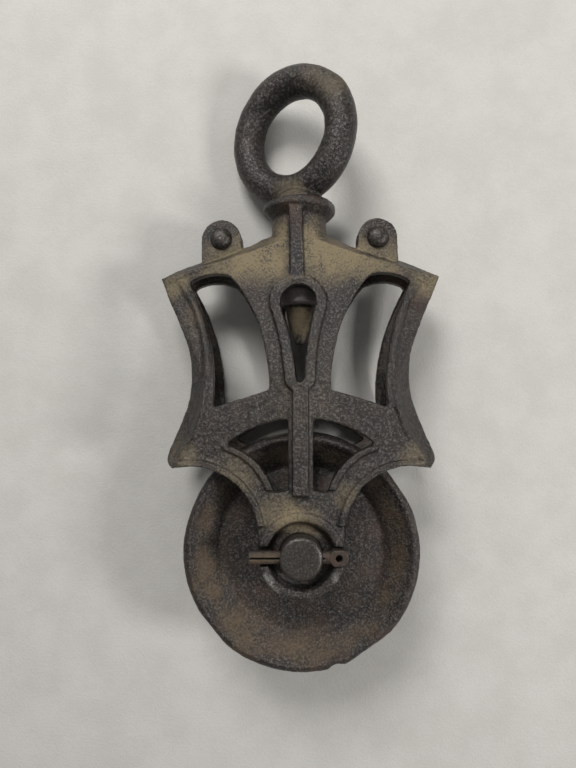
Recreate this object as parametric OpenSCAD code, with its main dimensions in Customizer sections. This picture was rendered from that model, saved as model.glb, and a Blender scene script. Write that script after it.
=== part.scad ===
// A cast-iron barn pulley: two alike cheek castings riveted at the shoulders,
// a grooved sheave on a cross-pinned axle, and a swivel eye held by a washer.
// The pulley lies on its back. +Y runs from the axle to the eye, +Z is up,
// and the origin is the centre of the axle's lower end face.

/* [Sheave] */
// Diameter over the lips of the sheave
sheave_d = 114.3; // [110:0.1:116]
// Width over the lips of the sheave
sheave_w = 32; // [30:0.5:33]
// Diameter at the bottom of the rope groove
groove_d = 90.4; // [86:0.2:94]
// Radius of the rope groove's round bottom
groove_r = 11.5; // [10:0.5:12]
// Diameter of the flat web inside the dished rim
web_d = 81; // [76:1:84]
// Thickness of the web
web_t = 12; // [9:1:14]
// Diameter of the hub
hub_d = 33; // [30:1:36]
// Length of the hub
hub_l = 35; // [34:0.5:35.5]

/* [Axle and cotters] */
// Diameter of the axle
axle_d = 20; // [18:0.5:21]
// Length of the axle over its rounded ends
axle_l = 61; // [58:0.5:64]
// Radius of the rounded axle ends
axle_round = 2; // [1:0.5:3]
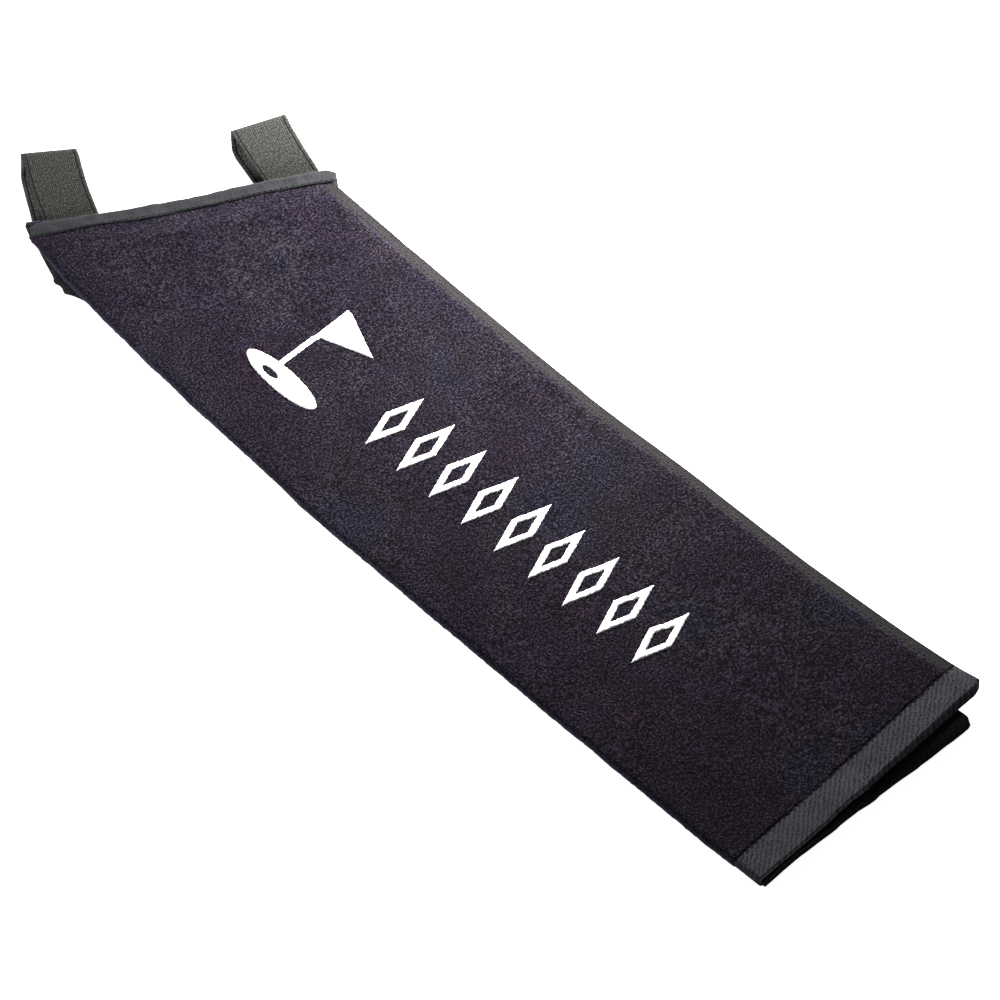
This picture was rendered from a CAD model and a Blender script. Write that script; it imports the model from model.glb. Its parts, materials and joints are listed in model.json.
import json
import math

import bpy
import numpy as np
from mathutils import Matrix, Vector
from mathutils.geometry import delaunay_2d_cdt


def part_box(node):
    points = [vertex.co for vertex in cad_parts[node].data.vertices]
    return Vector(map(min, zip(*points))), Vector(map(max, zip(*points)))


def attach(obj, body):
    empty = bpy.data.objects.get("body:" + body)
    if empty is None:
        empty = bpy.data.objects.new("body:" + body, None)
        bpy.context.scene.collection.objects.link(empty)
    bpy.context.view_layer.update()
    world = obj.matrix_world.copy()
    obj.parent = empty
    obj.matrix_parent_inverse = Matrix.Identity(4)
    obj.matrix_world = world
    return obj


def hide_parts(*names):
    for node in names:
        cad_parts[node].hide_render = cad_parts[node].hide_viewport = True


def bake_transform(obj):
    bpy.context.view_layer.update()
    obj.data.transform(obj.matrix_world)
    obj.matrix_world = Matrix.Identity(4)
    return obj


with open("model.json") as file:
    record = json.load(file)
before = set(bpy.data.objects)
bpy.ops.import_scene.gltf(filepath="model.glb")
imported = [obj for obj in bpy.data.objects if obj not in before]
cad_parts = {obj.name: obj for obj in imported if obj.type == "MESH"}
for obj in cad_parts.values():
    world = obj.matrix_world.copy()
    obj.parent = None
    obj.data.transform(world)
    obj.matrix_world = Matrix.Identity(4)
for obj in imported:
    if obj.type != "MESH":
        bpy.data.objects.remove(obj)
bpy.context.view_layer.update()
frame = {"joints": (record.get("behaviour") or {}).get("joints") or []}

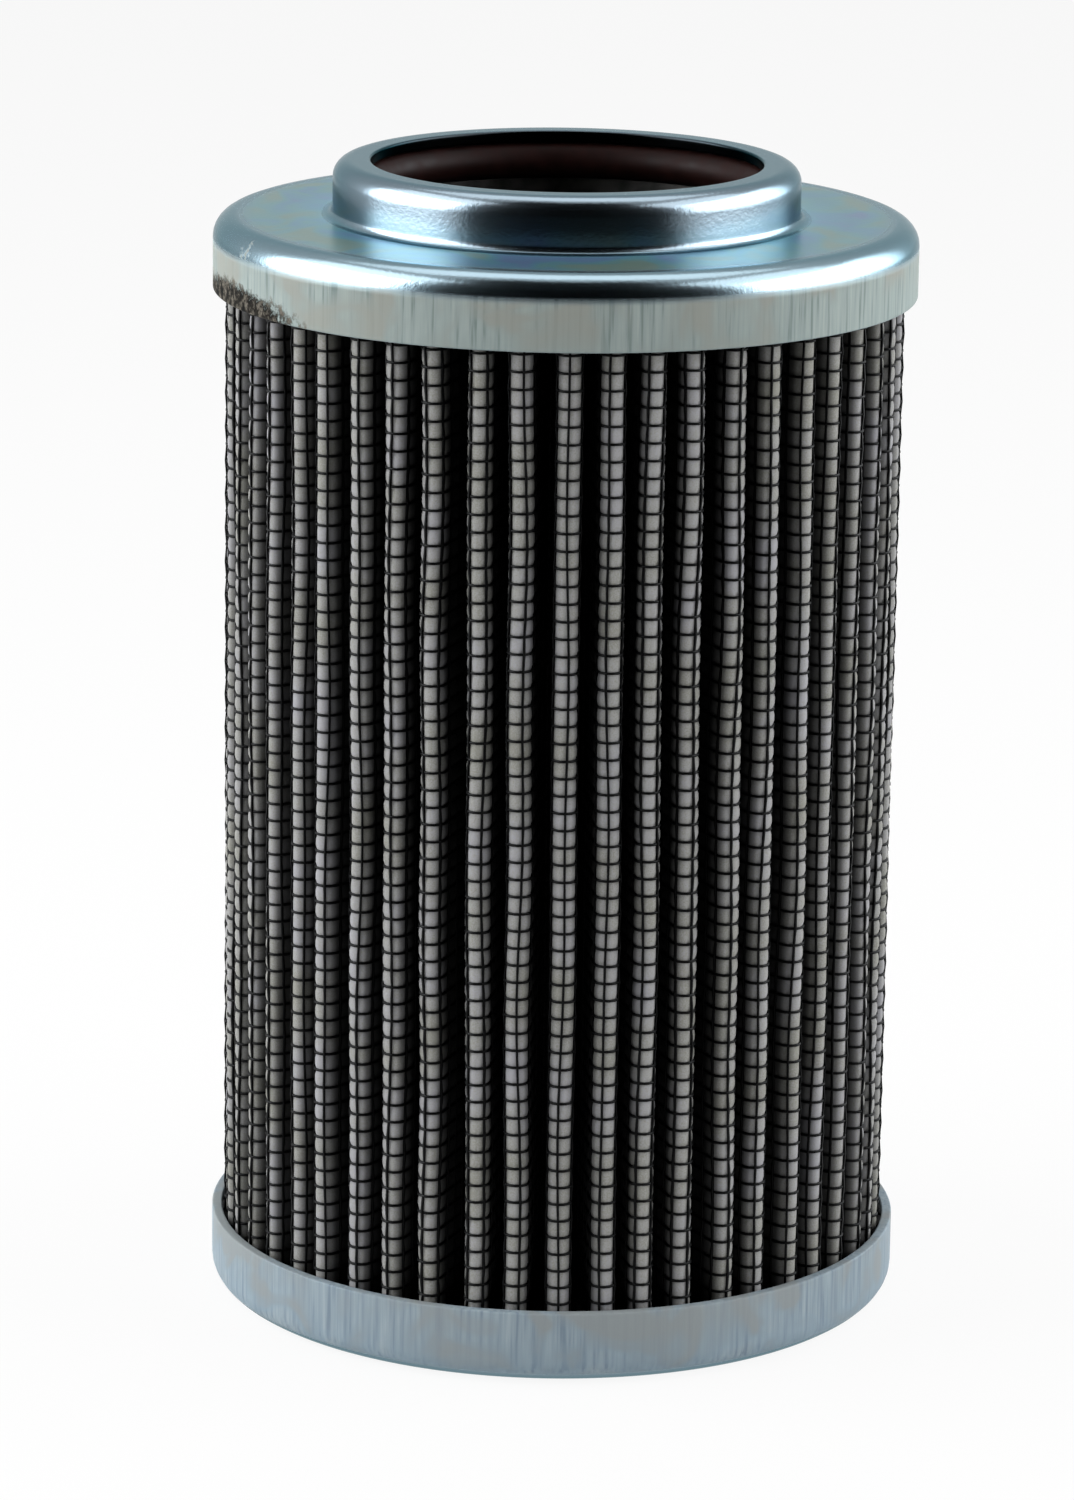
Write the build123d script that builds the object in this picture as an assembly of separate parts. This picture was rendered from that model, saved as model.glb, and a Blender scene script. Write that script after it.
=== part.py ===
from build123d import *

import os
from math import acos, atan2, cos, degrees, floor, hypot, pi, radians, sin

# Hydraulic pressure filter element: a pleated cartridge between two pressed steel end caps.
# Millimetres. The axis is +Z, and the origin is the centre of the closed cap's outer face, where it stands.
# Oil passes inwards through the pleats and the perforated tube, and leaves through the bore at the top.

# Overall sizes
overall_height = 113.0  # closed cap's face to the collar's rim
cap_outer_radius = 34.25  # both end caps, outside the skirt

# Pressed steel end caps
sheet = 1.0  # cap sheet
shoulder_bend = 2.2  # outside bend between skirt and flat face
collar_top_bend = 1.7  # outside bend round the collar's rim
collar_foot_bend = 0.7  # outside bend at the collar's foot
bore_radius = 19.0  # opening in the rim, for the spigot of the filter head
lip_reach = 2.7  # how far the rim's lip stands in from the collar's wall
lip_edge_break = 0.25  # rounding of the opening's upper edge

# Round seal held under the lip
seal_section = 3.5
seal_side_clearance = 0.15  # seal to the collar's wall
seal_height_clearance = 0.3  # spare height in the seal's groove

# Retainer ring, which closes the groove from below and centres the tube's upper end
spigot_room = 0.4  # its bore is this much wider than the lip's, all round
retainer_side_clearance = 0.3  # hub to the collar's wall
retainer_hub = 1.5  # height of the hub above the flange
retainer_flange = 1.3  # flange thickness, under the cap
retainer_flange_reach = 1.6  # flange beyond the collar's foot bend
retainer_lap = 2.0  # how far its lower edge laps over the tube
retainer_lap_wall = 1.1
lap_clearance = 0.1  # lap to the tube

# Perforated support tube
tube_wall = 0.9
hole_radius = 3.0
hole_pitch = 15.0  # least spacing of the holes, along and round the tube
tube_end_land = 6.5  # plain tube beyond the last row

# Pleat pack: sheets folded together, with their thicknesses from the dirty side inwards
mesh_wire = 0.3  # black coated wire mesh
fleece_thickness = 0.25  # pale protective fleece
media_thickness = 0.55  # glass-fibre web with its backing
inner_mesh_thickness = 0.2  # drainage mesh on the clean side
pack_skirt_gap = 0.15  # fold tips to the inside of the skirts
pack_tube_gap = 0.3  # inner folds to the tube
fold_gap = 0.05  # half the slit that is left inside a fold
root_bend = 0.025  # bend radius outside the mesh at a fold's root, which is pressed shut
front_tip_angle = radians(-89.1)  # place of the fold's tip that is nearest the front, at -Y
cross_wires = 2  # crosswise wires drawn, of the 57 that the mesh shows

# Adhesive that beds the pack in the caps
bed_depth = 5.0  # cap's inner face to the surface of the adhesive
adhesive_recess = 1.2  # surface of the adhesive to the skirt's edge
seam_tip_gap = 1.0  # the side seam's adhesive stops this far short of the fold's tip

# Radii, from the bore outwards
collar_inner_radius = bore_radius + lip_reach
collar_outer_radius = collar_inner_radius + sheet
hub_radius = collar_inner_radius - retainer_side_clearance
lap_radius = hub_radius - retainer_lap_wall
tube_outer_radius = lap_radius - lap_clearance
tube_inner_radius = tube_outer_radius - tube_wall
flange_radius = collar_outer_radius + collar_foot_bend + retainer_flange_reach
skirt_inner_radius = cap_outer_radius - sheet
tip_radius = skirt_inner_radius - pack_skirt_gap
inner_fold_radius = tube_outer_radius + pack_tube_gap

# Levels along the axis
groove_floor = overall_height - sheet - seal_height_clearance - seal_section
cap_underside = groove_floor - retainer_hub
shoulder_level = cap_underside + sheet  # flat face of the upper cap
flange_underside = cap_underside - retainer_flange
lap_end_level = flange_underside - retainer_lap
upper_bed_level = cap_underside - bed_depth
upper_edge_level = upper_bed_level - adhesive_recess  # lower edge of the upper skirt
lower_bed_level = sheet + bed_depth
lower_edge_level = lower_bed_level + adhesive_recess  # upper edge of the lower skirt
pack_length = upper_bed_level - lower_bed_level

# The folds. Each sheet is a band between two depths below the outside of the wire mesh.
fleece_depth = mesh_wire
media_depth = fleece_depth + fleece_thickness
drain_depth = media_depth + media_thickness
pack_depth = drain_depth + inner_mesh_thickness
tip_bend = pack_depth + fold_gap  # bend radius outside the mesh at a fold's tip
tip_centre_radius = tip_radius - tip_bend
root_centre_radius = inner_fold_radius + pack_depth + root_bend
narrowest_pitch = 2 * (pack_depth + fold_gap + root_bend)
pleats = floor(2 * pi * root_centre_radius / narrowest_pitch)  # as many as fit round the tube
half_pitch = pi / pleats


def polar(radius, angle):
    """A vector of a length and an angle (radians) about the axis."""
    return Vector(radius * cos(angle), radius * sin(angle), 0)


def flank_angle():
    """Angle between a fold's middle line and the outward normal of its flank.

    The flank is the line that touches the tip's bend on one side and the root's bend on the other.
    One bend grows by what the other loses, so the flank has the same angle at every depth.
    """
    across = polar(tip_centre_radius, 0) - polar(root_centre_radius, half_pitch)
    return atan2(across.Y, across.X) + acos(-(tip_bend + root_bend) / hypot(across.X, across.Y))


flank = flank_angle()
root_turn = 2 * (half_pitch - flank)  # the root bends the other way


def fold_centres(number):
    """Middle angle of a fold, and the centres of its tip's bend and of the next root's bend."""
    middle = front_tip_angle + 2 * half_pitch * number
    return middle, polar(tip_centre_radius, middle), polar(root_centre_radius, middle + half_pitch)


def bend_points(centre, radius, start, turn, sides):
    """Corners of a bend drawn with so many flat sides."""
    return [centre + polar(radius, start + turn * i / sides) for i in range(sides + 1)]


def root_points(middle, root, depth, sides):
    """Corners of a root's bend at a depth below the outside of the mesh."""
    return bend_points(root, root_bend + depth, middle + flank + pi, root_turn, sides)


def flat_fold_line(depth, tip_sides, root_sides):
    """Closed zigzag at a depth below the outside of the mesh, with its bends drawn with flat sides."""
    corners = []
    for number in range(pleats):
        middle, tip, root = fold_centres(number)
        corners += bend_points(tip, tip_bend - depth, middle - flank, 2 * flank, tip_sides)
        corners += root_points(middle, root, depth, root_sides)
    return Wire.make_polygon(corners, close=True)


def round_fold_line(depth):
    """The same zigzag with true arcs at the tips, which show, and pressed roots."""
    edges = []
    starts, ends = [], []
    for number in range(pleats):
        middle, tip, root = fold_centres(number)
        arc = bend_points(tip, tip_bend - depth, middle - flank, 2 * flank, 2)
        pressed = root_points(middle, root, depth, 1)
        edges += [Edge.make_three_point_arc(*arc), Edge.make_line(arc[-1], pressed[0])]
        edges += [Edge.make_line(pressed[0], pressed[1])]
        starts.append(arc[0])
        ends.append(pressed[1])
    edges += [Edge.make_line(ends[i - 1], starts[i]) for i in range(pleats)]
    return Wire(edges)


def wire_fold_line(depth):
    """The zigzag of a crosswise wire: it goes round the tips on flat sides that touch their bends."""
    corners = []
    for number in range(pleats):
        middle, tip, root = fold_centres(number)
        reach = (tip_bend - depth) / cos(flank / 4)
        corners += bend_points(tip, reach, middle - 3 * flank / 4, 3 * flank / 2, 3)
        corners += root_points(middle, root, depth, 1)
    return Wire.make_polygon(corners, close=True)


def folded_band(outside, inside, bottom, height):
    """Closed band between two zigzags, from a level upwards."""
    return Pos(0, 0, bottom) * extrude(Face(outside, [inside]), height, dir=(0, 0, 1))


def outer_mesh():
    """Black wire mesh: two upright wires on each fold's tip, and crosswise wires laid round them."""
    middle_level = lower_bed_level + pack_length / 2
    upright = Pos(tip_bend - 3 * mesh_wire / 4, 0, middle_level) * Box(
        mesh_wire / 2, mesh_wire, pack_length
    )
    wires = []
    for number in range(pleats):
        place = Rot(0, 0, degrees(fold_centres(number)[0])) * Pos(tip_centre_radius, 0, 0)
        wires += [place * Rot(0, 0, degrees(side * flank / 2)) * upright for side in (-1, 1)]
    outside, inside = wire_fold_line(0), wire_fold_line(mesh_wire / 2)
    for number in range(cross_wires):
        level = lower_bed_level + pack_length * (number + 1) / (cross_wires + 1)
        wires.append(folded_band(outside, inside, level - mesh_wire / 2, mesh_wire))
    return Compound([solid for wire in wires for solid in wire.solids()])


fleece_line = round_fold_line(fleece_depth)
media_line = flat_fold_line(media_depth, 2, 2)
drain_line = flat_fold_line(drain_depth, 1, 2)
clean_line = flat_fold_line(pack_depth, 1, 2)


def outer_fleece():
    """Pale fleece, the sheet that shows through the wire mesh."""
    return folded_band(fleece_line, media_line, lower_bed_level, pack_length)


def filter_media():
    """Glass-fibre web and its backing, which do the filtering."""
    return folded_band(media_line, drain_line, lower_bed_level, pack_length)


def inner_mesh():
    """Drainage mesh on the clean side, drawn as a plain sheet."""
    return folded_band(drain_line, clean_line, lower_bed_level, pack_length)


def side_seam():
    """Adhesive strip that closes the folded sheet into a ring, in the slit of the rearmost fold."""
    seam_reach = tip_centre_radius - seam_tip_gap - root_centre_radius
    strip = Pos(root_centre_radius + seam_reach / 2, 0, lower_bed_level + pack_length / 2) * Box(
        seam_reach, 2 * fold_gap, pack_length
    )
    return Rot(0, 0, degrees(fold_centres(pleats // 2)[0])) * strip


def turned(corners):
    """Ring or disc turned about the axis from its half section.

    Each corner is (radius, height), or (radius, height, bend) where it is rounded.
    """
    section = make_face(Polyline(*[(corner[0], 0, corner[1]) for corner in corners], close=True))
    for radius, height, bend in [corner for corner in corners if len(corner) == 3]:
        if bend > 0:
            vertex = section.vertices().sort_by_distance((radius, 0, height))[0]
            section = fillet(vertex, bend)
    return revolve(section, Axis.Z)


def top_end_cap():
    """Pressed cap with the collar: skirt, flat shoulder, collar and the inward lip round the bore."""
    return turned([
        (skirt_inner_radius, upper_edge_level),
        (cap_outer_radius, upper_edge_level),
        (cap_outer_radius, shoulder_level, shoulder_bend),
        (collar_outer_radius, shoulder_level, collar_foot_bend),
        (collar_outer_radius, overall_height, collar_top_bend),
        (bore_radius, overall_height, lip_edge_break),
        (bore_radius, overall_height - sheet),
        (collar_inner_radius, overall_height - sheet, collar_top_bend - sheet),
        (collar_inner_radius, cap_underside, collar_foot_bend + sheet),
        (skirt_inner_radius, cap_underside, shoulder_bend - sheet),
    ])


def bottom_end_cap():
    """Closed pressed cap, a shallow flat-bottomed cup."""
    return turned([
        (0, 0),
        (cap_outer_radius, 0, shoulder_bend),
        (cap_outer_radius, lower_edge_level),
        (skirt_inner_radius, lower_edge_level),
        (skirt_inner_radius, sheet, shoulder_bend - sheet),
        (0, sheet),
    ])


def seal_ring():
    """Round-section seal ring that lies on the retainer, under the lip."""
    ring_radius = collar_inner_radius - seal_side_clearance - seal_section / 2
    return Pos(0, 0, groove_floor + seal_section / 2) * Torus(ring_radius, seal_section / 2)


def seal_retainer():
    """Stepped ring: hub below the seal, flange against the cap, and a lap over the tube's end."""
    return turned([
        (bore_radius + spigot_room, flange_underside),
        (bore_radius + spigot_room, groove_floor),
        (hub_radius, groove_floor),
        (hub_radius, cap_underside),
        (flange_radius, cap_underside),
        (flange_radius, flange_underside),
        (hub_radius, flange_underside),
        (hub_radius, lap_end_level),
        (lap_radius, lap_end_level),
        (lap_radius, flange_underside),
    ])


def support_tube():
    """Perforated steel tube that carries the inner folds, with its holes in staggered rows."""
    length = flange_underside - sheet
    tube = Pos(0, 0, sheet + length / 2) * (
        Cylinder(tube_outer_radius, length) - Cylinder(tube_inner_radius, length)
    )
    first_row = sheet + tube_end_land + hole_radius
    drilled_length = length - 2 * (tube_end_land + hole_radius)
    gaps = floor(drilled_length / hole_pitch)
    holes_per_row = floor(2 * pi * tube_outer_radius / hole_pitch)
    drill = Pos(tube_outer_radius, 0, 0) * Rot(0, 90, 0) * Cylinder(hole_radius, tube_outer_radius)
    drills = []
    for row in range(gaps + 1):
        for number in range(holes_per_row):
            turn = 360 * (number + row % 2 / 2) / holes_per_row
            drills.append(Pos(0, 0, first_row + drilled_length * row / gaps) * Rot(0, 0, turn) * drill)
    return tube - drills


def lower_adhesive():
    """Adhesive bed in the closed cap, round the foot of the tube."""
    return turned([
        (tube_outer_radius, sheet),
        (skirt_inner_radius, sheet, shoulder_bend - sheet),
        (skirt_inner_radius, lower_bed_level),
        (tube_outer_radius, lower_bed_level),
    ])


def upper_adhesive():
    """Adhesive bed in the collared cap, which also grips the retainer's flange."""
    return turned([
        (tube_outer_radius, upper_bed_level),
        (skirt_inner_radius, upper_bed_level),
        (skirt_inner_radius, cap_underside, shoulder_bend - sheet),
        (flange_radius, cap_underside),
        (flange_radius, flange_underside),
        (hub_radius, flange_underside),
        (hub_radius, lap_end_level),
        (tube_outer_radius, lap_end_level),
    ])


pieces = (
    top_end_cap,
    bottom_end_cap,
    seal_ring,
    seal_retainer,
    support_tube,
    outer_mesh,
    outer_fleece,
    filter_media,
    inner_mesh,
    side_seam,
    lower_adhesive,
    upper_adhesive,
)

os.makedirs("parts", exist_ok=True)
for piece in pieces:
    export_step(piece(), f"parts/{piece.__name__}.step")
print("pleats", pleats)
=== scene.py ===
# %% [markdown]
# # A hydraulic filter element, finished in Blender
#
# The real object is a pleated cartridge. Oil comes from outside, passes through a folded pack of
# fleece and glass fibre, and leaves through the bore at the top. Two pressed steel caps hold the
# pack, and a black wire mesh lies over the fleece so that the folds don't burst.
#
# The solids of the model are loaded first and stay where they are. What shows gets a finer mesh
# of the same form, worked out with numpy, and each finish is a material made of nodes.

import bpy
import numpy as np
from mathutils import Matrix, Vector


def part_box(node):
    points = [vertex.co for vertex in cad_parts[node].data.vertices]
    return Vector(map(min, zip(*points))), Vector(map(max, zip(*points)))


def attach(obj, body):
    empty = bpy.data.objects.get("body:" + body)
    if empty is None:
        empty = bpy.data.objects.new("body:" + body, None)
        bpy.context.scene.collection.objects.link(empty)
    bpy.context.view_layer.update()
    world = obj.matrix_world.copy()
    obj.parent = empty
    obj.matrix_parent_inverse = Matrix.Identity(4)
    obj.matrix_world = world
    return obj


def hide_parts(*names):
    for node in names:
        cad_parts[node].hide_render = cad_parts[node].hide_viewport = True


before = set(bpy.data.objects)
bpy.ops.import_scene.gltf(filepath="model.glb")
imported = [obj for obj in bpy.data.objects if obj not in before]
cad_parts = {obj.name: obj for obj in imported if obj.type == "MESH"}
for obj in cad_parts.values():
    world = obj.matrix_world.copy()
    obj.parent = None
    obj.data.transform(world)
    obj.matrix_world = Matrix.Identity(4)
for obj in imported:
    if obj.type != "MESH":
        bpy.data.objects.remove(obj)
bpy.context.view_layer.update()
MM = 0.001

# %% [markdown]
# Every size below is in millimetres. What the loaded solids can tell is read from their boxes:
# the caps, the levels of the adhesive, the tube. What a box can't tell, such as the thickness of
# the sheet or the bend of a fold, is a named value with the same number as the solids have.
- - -
=== Exercise ===
Beginning at the first line above, repeat exactly until the line containing "lower end face.", which is included.

=== Full solution ===
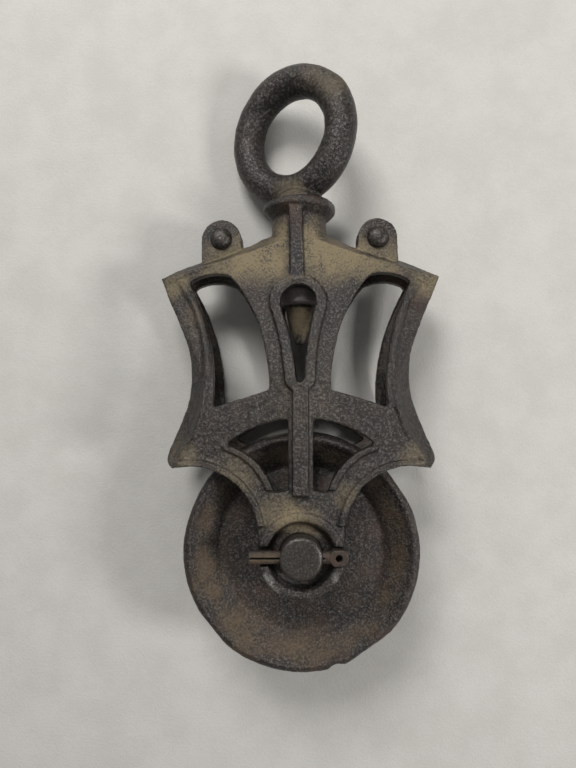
Recreate this object as parametric OpenSCAD code, with its main dimensions in Customizer sections. This picture was rendered from that model, saved as model.glb, and a Blender scene script. Write that script after it.
=== part.scad ===
// A cast-iron barn pulley: two alike cheek castings riveted at the shoulders,
// a grooved sheave on a cross-pinned axle, and a swivel eye held by a washer.
// The pulley lies on its back. +Y runs from the axle to the eye, +Z is up,
// and the origin is the centre of the axle's lower end face.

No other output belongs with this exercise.